Scripts that build objects:
## Start

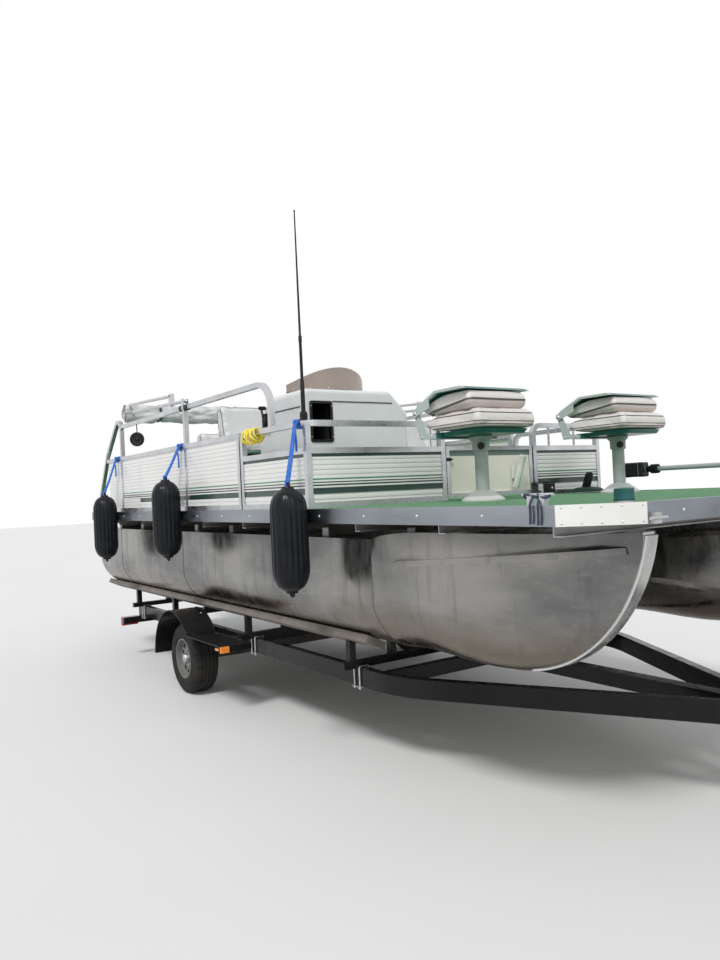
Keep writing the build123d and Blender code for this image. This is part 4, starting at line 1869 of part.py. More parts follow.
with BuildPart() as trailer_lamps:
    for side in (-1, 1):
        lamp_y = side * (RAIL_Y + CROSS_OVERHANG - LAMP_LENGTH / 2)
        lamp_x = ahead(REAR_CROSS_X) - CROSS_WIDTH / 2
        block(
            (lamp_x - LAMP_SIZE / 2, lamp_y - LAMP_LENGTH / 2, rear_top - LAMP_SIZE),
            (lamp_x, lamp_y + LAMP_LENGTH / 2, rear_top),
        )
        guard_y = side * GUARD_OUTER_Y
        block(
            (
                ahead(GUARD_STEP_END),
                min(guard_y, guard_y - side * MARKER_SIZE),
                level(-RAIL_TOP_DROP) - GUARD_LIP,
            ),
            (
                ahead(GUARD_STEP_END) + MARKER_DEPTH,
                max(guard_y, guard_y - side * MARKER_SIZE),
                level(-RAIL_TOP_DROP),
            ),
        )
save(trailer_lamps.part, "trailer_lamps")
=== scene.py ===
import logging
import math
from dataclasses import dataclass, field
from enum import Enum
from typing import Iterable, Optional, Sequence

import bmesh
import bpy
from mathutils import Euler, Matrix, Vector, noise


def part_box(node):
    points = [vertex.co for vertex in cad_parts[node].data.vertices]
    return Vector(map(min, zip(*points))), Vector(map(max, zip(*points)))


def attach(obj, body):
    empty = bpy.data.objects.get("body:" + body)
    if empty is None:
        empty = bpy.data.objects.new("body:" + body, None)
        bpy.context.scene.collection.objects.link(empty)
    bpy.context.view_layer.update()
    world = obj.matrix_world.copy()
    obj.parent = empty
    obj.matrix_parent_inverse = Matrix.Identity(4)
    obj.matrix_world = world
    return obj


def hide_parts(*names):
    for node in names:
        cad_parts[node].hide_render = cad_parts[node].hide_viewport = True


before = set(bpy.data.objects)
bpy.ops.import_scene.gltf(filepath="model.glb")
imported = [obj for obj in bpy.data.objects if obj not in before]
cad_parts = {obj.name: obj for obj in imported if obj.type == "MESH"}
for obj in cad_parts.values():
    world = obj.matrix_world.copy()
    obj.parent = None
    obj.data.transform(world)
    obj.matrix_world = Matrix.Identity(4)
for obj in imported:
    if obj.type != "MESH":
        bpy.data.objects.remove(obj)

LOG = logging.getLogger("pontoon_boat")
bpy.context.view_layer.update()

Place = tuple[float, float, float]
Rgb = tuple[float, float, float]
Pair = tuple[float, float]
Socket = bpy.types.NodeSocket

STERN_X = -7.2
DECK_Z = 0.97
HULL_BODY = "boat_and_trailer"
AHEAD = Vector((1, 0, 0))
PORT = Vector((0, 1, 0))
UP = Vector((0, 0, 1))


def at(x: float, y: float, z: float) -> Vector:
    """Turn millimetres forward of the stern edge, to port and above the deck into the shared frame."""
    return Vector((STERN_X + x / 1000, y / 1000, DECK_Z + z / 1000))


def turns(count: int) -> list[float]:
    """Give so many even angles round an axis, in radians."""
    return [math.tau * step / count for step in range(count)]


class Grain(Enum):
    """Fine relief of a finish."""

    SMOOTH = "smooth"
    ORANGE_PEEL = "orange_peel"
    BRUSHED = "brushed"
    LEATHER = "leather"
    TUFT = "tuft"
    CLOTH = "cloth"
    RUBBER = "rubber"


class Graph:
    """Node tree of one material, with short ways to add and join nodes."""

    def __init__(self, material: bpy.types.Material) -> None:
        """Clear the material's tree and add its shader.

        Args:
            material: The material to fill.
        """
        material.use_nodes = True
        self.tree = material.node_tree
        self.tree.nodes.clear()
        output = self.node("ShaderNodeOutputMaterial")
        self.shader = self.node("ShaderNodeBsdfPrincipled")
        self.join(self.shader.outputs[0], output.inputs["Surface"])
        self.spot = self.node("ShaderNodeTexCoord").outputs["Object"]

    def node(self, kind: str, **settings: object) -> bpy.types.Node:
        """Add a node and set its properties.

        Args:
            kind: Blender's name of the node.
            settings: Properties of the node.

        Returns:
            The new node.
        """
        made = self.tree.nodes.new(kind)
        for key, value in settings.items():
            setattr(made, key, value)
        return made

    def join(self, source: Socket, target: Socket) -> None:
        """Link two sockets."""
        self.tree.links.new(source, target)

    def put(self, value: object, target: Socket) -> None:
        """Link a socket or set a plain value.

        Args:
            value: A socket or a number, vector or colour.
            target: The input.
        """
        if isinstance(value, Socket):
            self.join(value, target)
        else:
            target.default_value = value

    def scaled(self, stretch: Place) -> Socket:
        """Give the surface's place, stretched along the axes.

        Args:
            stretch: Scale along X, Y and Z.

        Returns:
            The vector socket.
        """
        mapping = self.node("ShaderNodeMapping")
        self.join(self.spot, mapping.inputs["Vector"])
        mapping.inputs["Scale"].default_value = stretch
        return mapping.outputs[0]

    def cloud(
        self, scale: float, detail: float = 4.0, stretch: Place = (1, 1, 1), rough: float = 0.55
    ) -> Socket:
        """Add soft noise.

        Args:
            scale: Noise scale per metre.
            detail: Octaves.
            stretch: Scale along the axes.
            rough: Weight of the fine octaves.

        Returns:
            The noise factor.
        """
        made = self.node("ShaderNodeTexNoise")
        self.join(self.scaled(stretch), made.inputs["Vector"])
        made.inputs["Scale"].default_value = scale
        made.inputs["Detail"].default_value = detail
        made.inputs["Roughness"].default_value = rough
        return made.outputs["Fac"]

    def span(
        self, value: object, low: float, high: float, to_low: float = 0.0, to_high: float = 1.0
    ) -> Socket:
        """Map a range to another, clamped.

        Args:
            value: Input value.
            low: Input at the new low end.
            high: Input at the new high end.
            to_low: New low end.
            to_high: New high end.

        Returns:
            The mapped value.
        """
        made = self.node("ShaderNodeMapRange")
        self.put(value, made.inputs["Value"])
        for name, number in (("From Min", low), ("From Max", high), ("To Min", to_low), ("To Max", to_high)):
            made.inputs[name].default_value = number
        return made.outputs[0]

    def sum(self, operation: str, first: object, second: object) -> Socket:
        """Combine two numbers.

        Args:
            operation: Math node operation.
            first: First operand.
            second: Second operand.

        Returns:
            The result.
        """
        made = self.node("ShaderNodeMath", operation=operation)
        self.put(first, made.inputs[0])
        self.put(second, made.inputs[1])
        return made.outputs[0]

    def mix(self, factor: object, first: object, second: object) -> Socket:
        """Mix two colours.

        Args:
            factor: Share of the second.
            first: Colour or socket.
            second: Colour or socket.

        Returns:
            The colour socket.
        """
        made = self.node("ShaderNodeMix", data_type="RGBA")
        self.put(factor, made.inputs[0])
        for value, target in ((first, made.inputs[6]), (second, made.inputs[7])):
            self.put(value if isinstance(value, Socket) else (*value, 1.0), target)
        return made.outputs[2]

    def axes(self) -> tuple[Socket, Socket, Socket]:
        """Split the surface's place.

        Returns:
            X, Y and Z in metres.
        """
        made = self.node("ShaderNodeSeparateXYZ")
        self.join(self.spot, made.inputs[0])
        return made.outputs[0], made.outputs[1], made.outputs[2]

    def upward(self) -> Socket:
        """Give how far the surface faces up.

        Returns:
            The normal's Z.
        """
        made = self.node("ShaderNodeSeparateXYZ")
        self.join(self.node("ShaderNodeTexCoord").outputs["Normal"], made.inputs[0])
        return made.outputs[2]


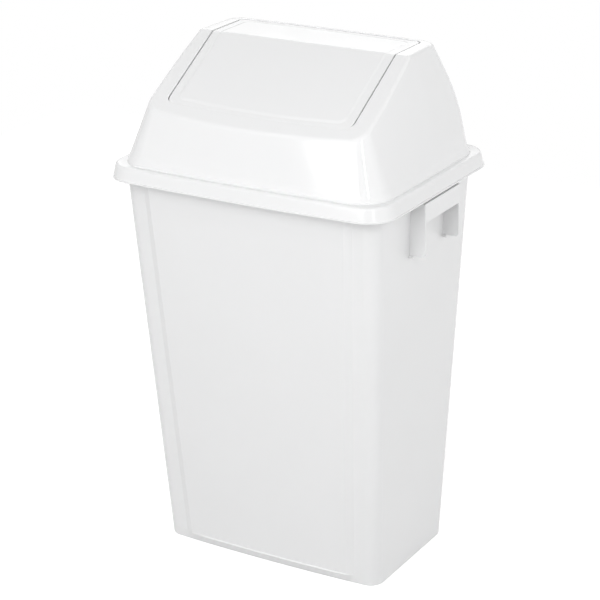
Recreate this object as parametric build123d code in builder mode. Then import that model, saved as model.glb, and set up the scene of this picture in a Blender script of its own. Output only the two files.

## End

Each line of the material should be duplicated exactly, please.

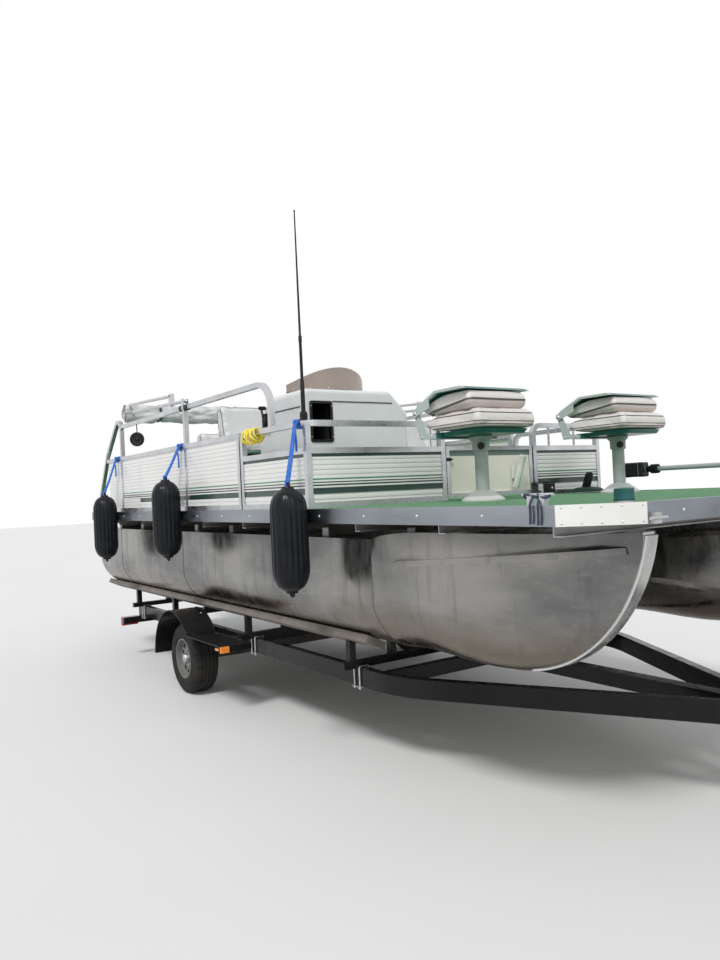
Keep writing the build123d and Blender code for this image. This is part 4, starting at line 1869 of part.py. More parts follow.
with BuildPart() as trailer_lamps:
    for side in (-1, 1):
        lamp_y = side * (RAIL_Y + CROSS_OVERHANG - LAMP_LENGTH / 2)
        lamp_x = ahead(REAR_CROSS_X) - CROSS_WIDTH / 2
        block(
            (lamp_x - LAMP_SIZE / 2, lamp_y - LAMP_LENGTH / 2, rear_top - LAMP_SIZE),
            (lamp_x, lamp_y + LAMP_LENGTH / 2, rear_top),
        )
        guard_y = side * GUARD_OUTER_Y
        block(
            (
                ahead(GUARD_STEP_END),
                min(guard_y, guard_y - side * MARKER_SIZE),
                level(-RAIL_TOP_DROP) - GUARD_LIP,
            ),
            (
                ahead(GUARD_STEP_END) + MARKER_DEPTH,
                max(guard_y, guard_y - side * MARKER_SIZE),
                level(-RAIL_TOP_DROP),
            ),
        )
save(trailer_lamps.part, "trailer_lamps")
=== scene.py ===
import logging
import math
from dataclasses import dataclass, field
from enum import Enum
from typing import Iterable, Optional, Sequence

import bmesh
import bpy
from mathutils import Euler, Matrix, Vector, noise


def part_box(node):
    points = [vertex.co for vertex in cad_parts[node].data.vertices]
    return Vector(map(min, zip(*points))), Vector(map(max, zip(*points)))


def attach(obj, body):
    empty = bpy.data.objects.get("body:" + body)
    if empty is None:
        empty = bpy.data.objects.new("body:" + body, None)
        bpy.context.scene.collection.objects.link(empty)
    bpy.context.view_layer.update()
    world = obj.matrix_world.copy()
    obj.parent = empty
    obj.matrix_parent_inverse = Matrix.Identity(4)
    obj.matrix_world = world
    return obj


def hide_parts(*names):
    for node in names:
        cad_parts[node].hide_render = cad_parts[node].hide_viewport = True


before = set(bpy.data.objects)
bpy.ops.import_scene.gltf(filepath="model.glb")
imported = [obj for obj in bpy.data.objects if obj not in before]
cad_parts = {obj.name: obj for obj in imported if obj.type == "MESH"}
for obj in cad_parts.values():
    world = obj.matrix_world.copy()
    obj.parent = None
    obj.data.transform(world)
    obj.matrix_world = Matrix.Identity(4)
for obj in imported:
    if obj.type != "MESH":
        bpy.data.objects.remove(obj)

LOG = logging.getLogger("pontoon_boat")
bpy.context.view_layer.update()

Place = tuple[float, float, float]
Rgb = tuple[float, float, float]
Pair = tuple[float, float]
Socket = bpy.types.NodeSocket

STERN_X = -7.2
DECK_Z = 0.97
HULL_BODY = "boat_and_trailer"
AHEAD = Vector((1, 0, 0))
PORT = Vector((0, 1, 0))
UP = Vector((0, 0, 1))


def at(x: float, y: float, z: float) -> Vector:
    """Turn millimetres forward of the stern edge, to port and above the deck into the shared frame."""
    return Vector((STERN_X + x / 1000, y / 1000, DECK_Z + z / 1000))


def turns(count: int) -> list[float]:
    """Give so many even angles round an axis, in radians."""
    return [math.tau * step / count for step in range(count)]


class Grain(Enum):
    """Fine relief of a finish."""

    SMOOTH = "smooth"
    ORANGE_PEEL = "orange_peel"
    BRUSHED = "brushed"
    LEATHER = "leather"
    TUFT = "tuft"
    CLOTH = "cloth"
    RUBBER = "rubber"


class Graph:
    """Node tree of one material, with short ways to add and join nodes."""

    def __init__(self, material: bpy.types.Material) -> None:
        """Clear the material's tree and add its shader.

        Args:
            material: The material to fill.
        """
        material.use_nodes = True
        self.tree = material.node_tree
        self.tree.nodes.clear()
        output = self.node("ShaderNodeOutputMaterial")
        self.shader = self.node("ShaderNodeBsdfPrincipled")
        self.join(self.shader.outputs[0], output.inputs["Surface"])
        self.spot = self.node("ShaderNodeTexCoord").outputs["Object"]

    def node(self, kind: str, **settings: object) -> bpy.types.Node:
        """Add a node and set its properties.

        Args:
            kind: Blender's name of the node.
            settings: Properties of the node.

        Returns:
            The new node.
        """
        made = self.tree.nodes.new(kind)
        for key, value in settings.items():
            setattr(made, key, value)
        return made

    def join(self, source: Socket, target: Socket) -> None:
        """Link two sockets."""
        self.tree.links.new(source, target)

    def put(self, value: object, target: Socket) -> None:
        """Link a socket or set a plain value.

        Args:
            value: A socket or a number, vector or colour.
            target: The input.
        """
        if isinstance(value, Socket):
            self.join(value, target)
        else:
            target.default_value = value

    def scaled(self, stretch: Place) -> Socket:
        """Give the surface's place, stretched along the axes.

        Args:
            stretch: Scale along X, Y and Z.

        Returns:
            The vector socket.
        """
        mapping = self.node("ShaderNodeMapping")
        self.join(self.spot, mapping.inputs["Vector"])
        mapping.inputs["Scale"].default_value = stretch
        return mapping.outputs[0]

    def cloud(
        self, scale: float, detail: float = 4.0, stretch: Place = (1, 1, 1), rough: float = 0.55
    ) -> Socket:
        """Add soft noise.

        Args:
            scale: Noise scale per metre.
            detail: Octaves.
            stretch: Scale along the axes.
            rough: Weight of the fine octaves.

        Returns:
            The noise factor.
        """
        made = self.node("ShaderNodeTexNoise")
        self.join(self.scaled(stretch), made.inputs["Vector"])
        made.inputs["Scale"].default_value = scale
        made.inputs["Detail"].default_value = detail
        made.inputs["Roughness"].default_value = rough
        return made.outputs["Fac"]

    def span(
        self, value: object, low: float, high: float, to_low: float = 0.0, to_high: float = 1.0
    ) -> Socket:
        """Map a range to another, clamped.

        Args:
            value: Input value.
            low: Input at the new low end.
            high: Input at the new high end.
            to_low: New low end.
            to_high: New high end.

        Returns:
            The mapped value.
        """
        made = self.node("ShaderNodeMapRange")
        self.put(value, made.inputs["Value"])
        for name, number in (("From Min", low), ("From Max", high), ("To Min", to_low), ("To Max", to_high)):
            made.inputs[name].default_value = number
        return made.outputs[0]

    def sum(self, operation: str, first: object, second: object) -> Socket:
        """Combine two numbers.

        Args:
            operation: Math node operation.
            first: First operand.
            second: Second operand.

        Returns:
            The result.
        """
        made = self.node("ShaderNodeMath", operation=operation)
        self.put(first, made.inputs[0])
        self.put(second, made.inputs[1])
        return made.outputs[0]

    def mix(self, factor: object, first: object, second: object) -> Socket:
        """Mix two colours.

        Args:
            factor: Share of the second.
            first: Colour or socket.
            second: Colour or socket.

        Returns:
            The colour socket.
        """
        made = self.node("ShaderNodeMix", data_type="RGBA")
        self.put(factor, made.inputs[0])
        for value, target in ((first, made.inputs[6]), (second, made.inputs[7])):
            self.put(value if isinstance(value, Socket) else (*value, 1.0), target)
        return made.outputs[2]

    def axes(self) -> tuple[Socket, Socket, Socket]:
        """Split the surface's place.

        Returns:
            X, Y and Z in metres.
        """
        made = self.node("ShaderNodeSeparateXYZ")
        self.join(self.spot, made.inputs[0])
        return made.outputs[0], made.outputs[1], made.outputs[2]

    def upward(self) -> Socket:
        """Give how far the surface faces up.

        Returns:
            The normal's Z.
        """
        made = self.node("ShaderNodeSeparateXYZ")
        self.join(self.node("ShaderNodeTexCoord").outputs["Normal"], made.inputs[0])
        return made.outputs[2]


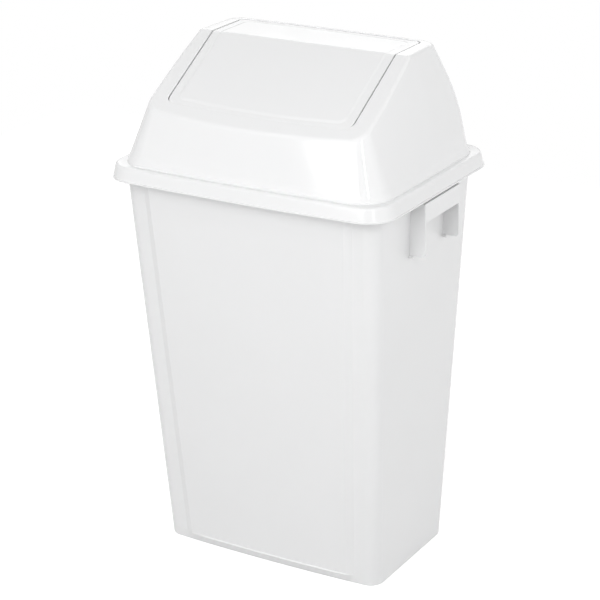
Recreate this object as parametric build123d code in builder mode. Then import that model, saved as model.glb, and set up the scene of this picture in a Blender script of its own. Output only the two files.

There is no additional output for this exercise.